Bounding quantum uncommon information with quantum neural estimators
Donghwa Ji, Junseo Lee, Myeongjin Shin, IlKwon Sohn, Kabgyun Jeong
TL;DR
This work addresses the challenge of quantifying quantum uncommon information $\Upsilon(A:B)$, for which a closed-form expression is unknown, by leveraging the quantum Donsker--Varadhan representation to estimate von Neumann entropies via a variational, neural-augmented method. The authors formulate both loose and tight bounds on $\Upsilon(A:B)$, introducing common subspace and decomposed-state constructions to tighten upper and lower bounds, respectively. They implement a neural estimator for $S(\rho)$ using a parameterized unitary and a DV loss function, and demonstrate numerical experiments on 4–8 qubit systems to validate convergence and rank-based scaling. The results establish a practical, scalable framework for approximating quantum communication costs in state-exchange scenarios, with implications for quantum networks and distributed quantum information tasks, and they discuss avenues for noise mitigation and generalization.
Abstract
In classical information theory, uncommon information refers to the amount of information that is not shared between two messages, and it admits an operational interpretation as the minimum communication cost required to exchange the messages. Extending this notion to the quantum setting, quantum uncommon information is defined as the amount of quantum information necessary to exchange two quantum states.
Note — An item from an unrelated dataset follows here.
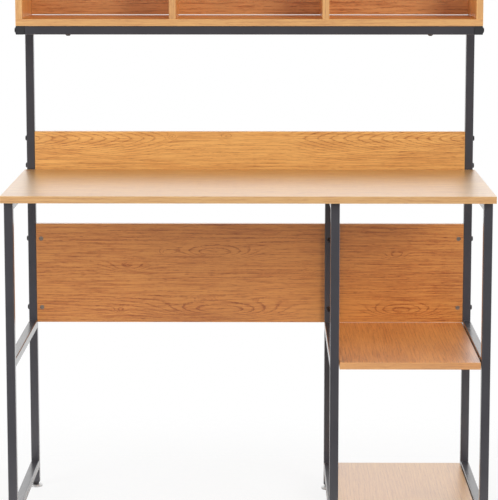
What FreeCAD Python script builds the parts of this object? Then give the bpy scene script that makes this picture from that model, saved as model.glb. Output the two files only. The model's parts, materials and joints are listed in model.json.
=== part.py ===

While the value of uncommon information can be computed exactly in the classical case, no direct method is currently known for calculating its quantum analogue. Prior work has primarily focused on deriving upper and lower bounds for quantum uncommon information. In this work, we propose a new approach for estimating these bounds by utilizing the quantum Donsker-Varadhan representation and implementing a gradient-based optimization method. Our results suggest a pathway toward efficient approximation of quantum uncommon information using variational techniques grounded in quantum neural architectures.